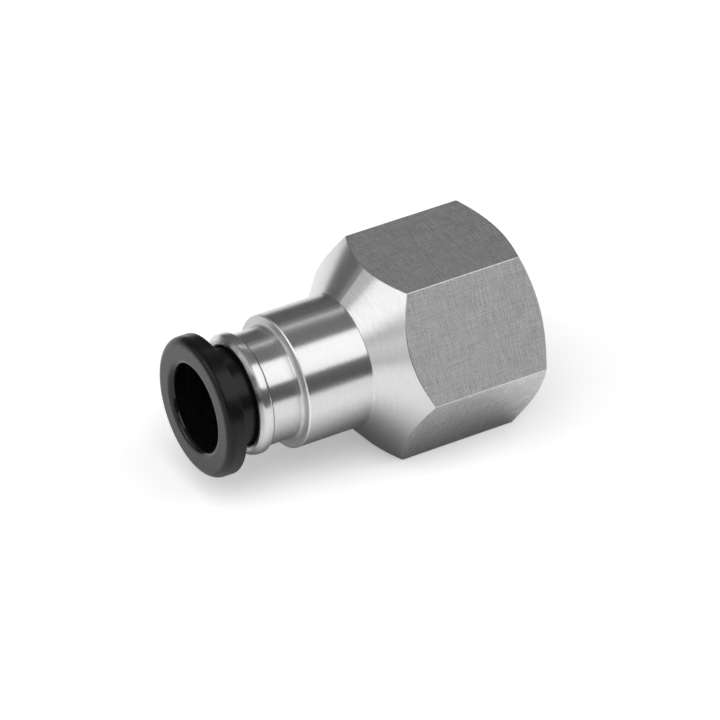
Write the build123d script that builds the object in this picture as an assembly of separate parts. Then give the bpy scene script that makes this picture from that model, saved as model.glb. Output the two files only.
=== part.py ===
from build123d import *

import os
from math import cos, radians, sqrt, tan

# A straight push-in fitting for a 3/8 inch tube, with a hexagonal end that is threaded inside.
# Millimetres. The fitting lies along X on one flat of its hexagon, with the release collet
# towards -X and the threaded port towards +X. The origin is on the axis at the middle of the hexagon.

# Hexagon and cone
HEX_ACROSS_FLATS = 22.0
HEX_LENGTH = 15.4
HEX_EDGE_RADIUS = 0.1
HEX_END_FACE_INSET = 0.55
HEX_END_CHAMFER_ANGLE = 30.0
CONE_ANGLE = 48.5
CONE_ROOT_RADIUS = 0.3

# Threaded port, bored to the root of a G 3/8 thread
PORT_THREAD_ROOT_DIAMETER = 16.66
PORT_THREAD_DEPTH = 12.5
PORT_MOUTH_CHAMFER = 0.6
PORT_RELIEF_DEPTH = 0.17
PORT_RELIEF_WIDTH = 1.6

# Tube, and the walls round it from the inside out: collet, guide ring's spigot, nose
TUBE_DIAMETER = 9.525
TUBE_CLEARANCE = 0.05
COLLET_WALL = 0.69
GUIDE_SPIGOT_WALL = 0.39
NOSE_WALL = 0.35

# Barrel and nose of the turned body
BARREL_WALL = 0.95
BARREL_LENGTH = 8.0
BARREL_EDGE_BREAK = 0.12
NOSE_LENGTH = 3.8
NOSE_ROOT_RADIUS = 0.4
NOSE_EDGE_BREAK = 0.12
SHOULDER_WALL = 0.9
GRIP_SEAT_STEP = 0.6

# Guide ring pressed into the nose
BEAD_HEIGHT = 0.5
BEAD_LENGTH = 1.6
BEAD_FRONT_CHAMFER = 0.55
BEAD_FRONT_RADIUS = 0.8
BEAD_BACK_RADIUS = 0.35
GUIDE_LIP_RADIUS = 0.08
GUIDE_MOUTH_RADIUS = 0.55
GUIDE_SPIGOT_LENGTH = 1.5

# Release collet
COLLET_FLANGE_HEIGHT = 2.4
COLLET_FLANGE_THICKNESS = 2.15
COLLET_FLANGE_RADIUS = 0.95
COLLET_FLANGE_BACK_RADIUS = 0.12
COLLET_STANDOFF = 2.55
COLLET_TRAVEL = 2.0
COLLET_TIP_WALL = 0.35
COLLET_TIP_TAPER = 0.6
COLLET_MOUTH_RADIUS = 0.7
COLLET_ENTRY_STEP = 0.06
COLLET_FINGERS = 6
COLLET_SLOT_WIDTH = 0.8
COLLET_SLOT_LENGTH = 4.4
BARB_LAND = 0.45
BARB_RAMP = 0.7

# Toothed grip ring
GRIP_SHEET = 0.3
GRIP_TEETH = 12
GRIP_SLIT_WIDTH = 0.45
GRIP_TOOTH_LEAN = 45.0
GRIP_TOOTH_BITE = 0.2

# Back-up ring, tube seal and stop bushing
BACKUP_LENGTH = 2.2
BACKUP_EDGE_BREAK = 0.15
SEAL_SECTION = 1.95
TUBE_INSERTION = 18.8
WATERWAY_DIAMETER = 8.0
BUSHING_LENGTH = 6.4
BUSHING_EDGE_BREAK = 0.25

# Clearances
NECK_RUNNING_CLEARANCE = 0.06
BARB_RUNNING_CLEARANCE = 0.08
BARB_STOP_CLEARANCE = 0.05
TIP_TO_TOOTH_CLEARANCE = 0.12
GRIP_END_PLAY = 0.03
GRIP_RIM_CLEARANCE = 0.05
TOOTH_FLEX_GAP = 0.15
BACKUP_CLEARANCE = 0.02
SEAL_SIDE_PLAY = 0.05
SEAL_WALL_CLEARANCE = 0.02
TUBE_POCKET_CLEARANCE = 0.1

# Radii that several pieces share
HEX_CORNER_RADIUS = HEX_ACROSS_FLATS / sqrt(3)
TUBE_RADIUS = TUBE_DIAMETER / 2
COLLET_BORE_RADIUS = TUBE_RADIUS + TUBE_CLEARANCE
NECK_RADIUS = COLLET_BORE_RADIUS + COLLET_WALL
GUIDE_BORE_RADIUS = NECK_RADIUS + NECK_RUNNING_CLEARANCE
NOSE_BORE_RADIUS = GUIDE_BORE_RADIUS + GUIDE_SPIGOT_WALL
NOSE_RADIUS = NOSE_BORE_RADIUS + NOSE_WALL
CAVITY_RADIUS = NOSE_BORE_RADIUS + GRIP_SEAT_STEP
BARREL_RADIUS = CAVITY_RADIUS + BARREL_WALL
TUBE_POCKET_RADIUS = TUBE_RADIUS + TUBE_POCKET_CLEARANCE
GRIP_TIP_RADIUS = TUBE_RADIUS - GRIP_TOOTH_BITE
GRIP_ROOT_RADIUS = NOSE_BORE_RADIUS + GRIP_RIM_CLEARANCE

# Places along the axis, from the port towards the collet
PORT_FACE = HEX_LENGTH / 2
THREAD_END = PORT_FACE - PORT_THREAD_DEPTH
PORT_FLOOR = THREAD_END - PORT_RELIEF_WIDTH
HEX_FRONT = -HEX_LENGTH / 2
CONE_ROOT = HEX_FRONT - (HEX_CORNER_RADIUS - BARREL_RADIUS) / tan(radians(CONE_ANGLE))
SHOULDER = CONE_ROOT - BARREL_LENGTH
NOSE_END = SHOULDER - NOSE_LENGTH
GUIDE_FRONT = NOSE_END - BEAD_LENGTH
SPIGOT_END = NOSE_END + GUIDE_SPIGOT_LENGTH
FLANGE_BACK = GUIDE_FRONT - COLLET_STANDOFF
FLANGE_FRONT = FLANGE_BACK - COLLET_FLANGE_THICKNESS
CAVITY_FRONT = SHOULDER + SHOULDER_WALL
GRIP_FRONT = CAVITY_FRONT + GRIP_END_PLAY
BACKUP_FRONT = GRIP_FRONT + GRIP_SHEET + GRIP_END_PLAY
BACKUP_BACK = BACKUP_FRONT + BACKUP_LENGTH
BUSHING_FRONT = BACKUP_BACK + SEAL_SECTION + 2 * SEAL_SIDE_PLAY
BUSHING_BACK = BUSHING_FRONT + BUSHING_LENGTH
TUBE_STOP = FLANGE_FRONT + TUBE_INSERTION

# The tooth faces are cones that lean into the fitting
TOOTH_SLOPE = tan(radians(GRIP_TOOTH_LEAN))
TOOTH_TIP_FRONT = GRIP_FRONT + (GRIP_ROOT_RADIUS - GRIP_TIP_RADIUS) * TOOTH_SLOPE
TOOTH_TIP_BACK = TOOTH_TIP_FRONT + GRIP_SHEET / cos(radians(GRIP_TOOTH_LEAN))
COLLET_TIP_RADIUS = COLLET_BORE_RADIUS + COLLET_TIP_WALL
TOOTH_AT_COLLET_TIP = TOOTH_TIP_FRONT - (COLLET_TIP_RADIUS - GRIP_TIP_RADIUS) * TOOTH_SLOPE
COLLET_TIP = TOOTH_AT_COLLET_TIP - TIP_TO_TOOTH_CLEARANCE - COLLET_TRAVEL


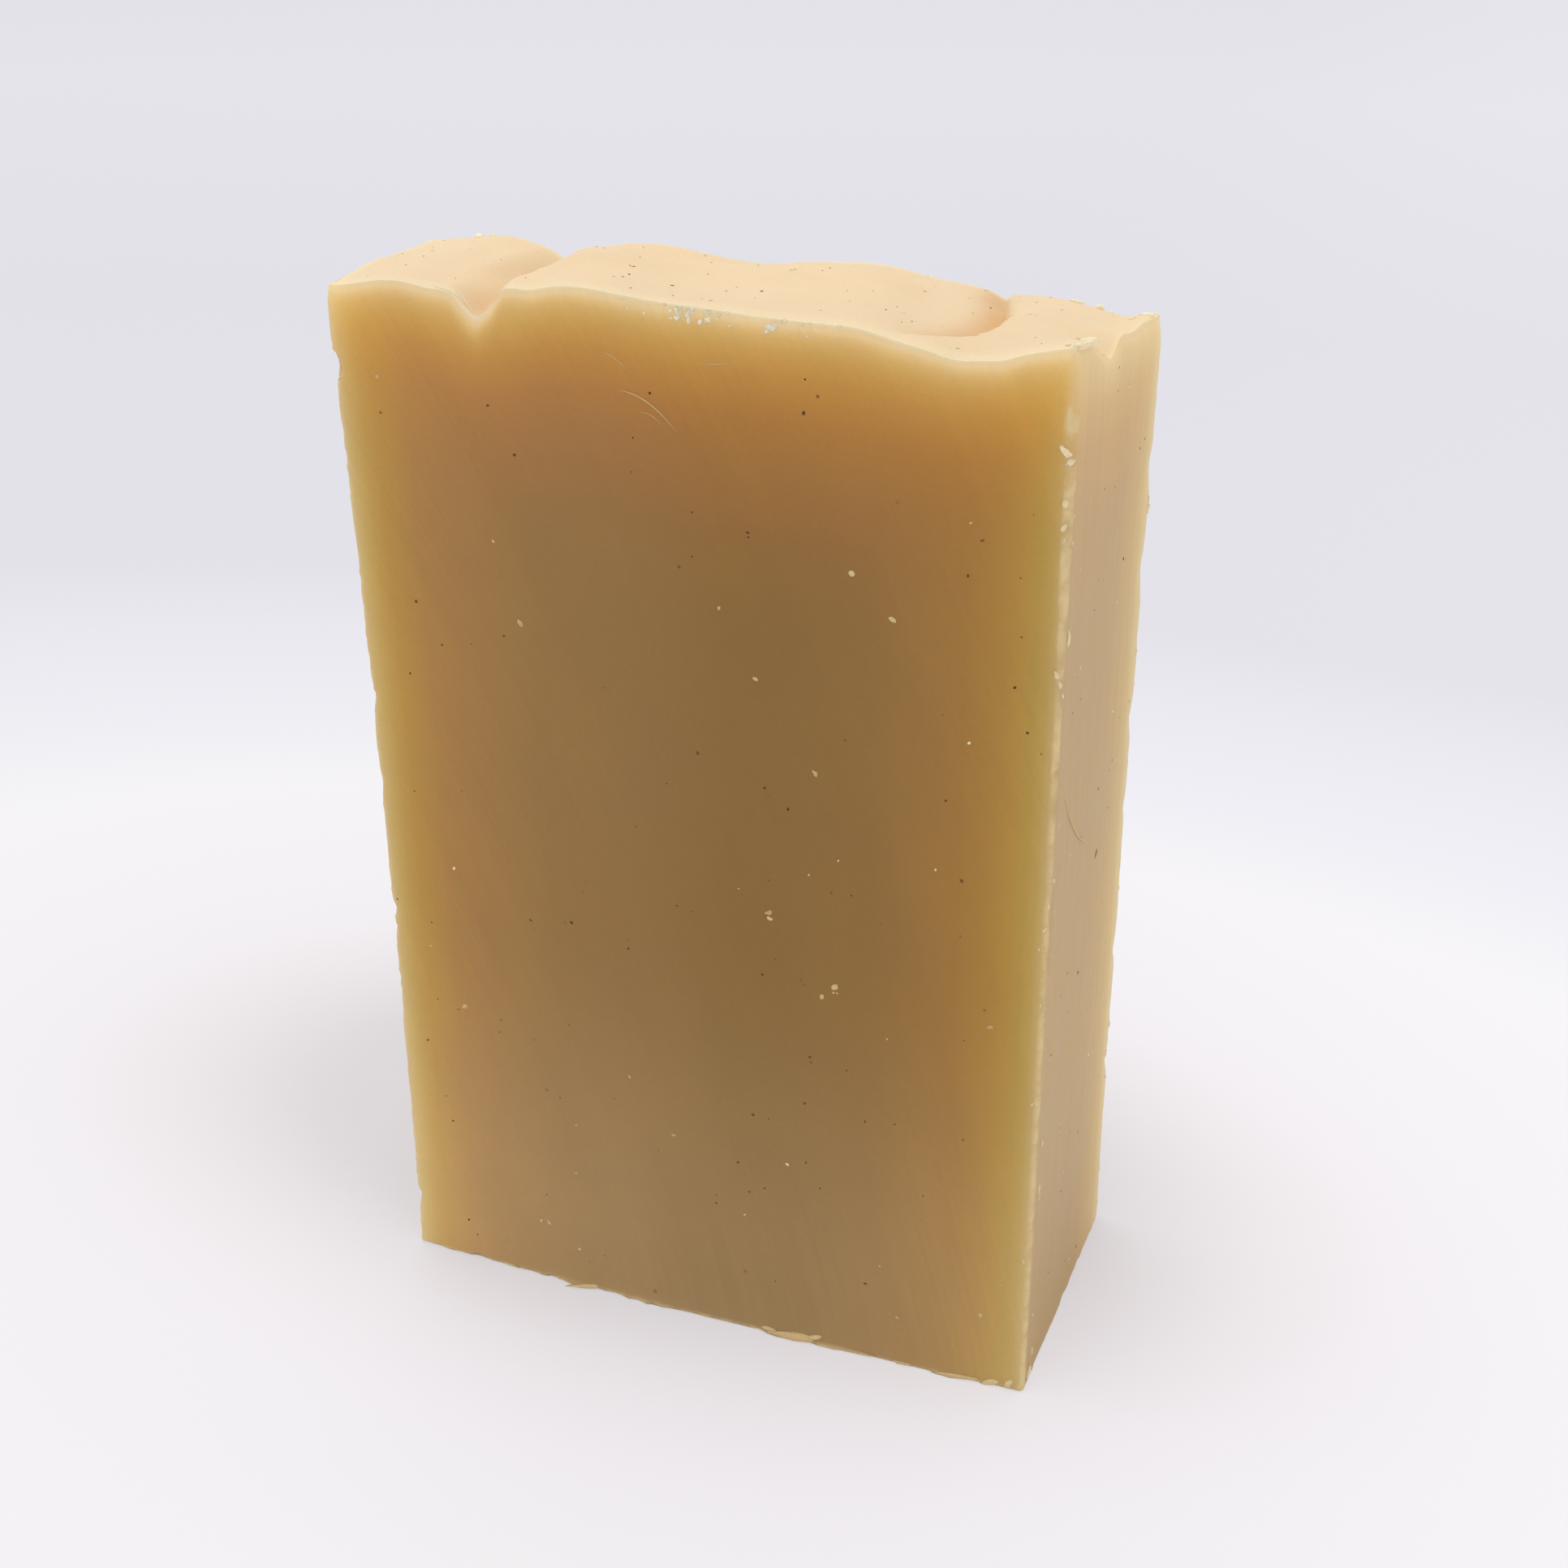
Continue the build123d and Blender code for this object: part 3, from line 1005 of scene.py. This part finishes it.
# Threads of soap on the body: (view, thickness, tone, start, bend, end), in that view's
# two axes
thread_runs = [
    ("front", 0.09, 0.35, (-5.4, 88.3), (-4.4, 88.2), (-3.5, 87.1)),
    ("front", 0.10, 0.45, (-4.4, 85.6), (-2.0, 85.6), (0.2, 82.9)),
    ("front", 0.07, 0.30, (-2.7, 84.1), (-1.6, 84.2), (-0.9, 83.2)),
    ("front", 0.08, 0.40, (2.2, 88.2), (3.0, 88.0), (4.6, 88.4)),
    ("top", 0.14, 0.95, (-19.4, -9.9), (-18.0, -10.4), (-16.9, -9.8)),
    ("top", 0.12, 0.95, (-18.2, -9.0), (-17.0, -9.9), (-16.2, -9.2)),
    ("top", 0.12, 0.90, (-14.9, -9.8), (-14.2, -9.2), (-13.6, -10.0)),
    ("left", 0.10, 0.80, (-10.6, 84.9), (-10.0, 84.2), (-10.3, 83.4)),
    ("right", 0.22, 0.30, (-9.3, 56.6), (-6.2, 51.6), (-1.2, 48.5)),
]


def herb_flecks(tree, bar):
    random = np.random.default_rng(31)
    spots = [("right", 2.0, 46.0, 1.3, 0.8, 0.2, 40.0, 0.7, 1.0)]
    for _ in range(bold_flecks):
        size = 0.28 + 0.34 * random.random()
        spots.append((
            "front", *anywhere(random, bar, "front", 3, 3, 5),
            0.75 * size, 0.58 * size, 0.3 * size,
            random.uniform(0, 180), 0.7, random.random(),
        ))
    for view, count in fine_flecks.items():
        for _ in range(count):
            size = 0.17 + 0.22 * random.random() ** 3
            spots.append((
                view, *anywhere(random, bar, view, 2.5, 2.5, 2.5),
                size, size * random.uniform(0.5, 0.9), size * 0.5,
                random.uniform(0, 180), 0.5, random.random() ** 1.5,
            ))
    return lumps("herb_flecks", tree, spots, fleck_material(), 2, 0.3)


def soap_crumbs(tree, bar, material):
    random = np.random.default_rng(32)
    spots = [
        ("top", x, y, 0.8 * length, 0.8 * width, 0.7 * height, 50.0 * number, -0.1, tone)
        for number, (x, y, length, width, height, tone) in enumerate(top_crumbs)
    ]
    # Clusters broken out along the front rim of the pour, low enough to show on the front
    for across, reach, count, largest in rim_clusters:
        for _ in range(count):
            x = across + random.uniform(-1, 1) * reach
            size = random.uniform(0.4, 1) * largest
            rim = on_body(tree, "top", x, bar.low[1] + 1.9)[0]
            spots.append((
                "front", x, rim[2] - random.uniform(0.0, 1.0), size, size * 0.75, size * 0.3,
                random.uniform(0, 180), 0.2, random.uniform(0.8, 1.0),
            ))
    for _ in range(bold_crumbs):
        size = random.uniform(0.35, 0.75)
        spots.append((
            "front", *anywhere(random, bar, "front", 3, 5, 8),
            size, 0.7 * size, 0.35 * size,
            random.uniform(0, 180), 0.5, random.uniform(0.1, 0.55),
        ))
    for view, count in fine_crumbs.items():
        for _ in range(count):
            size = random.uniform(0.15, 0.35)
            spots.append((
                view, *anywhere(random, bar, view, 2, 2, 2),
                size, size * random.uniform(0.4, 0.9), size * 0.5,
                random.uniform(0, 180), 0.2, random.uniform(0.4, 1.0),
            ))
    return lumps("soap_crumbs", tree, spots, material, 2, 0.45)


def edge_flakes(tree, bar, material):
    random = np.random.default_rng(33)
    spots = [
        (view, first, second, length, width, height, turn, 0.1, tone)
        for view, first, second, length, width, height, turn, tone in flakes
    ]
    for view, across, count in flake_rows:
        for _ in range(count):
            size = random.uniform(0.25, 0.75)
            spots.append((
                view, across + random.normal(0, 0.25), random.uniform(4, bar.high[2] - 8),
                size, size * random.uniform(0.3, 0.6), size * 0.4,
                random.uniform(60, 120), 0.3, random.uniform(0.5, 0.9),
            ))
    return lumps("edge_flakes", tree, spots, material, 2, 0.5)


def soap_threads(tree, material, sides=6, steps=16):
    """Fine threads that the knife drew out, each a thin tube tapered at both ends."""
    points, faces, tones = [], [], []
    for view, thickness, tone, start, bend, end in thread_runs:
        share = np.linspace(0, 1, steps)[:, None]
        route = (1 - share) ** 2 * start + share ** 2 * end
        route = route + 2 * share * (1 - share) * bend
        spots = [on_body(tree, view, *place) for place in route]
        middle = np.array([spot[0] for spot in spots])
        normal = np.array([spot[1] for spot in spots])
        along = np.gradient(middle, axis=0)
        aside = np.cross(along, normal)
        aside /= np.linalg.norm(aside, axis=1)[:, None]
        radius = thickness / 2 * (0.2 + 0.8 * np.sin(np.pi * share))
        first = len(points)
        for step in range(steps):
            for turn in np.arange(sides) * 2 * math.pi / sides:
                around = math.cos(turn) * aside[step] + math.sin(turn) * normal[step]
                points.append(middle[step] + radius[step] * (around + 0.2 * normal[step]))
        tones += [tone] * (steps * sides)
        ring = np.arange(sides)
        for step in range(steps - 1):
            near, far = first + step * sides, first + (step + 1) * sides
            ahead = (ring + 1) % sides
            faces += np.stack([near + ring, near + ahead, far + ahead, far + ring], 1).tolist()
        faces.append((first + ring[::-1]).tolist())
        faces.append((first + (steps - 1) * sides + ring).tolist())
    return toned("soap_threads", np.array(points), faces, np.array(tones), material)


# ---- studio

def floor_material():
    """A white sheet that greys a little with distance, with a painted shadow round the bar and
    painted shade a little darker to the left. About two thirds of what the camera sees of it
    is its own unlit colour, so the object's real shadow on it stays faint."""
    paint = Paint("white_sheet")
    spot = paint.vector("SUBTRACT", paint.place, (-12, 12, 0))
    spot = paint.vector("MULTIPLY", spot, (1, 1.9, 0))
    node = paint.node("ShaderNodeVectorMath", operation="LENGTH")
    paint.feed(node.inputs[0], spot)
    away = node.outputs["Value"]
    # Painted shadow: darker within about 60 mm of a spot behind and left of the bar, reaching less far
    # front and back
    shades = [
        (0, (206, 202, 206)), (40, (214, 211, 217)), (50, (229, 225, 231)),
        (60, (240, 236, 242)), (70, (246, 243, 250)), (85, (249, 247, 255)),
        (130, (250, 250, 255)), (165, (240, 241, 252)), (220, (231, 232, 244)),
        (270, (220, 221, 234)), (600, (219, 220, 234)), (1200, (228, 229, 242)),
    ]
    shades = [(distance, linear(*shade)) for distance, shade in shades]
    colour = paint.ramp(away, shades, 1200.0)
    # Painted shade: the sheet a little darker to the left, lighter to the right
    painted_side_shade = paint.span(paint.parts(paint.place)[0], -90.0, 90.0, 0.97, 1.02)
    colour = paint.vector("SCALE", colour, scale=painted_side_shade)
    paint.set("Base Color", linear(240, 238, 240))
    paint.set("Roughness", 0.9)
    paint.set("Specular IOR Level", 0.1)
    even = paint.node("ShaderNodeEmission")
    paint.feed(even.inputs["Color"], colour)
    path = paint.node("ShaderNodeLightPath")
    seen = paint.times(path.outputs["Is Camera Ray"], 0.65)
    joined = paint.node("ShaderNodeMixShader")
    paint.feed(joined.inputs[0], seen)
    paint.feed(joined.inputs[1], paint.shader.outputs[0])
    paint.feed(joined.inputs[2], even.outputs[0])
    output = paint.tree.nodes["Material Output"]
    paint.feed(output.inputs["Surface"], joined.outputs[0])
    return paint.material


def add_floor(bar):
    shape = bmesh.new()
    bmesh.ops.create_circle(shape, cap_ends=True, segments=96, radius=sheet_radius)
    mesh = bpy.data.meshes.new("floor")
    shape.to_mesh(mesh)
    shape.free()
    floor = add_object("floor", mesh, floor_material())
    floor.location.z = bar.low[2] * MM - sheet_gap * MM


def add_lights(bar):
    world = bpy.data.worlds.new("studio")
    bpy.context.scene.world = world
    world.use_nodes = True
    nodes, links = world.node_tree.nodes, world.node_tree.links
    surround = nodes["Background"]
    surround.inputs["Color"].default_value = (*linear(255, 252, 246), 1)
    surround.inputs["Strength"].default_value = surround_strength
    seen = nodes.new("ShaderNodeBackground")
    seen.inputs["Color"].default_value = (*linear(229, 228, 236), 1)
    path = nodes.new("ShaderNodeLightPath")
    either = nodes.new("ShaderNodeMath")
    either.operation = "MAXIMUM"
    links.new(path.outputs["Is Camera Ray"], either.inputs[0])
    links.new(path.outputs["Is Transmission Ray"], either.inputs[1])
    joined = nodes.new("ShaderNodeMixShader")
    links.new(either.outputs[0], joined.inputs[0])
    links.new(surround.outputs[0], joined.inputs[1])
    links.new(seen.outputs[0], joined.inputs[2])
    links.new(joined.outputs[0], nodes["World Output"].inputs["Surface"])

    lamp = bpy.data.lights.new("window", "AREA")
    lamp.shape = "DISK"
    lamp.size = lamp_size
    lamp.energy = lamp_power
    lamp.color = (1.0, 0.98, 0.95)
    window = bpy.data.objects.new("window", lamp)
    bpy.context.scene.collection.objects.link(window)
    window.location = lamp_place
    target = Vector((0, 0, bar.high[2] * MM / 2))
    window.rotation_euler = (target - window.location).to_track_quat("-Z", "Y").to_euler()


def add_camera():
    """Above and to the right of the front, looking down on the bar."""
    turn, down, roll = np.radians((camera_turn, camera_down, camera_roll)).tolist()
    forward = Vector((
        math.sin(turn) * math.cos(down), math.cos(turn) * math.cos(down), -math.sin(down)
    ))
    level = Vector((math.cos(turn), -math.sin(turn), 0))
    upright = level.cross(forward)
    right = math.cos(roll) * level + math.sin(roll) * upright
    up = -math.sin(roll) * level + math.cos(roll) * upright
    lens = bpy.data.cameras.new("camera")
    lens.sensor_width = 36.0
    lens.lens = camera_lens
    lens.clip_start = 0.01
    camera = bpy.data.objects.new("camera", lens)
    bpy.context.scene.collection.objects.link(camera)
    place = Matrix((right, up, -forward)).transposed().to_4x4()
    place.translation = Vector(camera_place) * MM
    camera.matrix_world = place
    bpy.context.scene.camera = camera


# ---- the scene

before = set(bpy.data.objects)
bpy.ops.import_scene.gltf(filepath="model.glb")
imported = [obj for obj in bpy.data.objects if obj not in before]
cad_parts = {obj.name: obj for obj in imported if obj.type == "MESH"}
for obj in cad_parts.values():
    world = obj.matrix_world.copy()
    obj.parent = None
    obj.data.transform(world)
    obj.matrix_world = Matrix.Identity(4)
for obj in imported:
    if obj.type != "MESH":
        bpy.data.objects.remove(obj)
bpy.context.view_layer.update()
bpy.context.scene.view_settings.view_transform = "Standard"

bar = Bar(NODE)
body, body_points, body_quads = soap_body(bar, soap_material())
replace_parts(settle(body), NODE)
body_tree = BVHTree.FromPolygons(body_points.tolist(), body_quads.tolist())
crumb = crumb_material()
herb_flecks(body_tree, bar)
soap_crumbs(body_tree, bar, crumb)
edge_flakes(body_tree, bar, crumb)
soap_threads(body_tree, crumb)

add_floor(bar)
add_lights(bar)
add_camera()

### Given exercise:
Quote exactly what appears from the line containing "obj.matrix_world = Matrix.Identity(4)" through the final line of the listing above, including both of those lines.

### Exercise solution:
    obj.matrix_world = Matrix.Identity(4)
for obj in imported:
    if obj.type != "MESH":
        bpy.data.objects.remove(obj)
bpy.context.view_layer.update()
bpy.context.scene.view_settings.view_transform = "Standard"

bar = Bar(NODE)
body, body_points, body_quads = soap_body(bar, soap_material())
replace_parts(settle(body), NODE)
body_tree = BVHTree.FromPolygons(body_points.tolist(), body_quads.tolist())
crumb = crumb_material()
herb_flecks(body_tree, bar)
soap_crumbs(body_tree, bar, crumb)
edge_flakes(body_tree, bar, crumb)
soap_threads(body_tree, crumb)

add_floor(bar)
add_lights(bar)
add_camera()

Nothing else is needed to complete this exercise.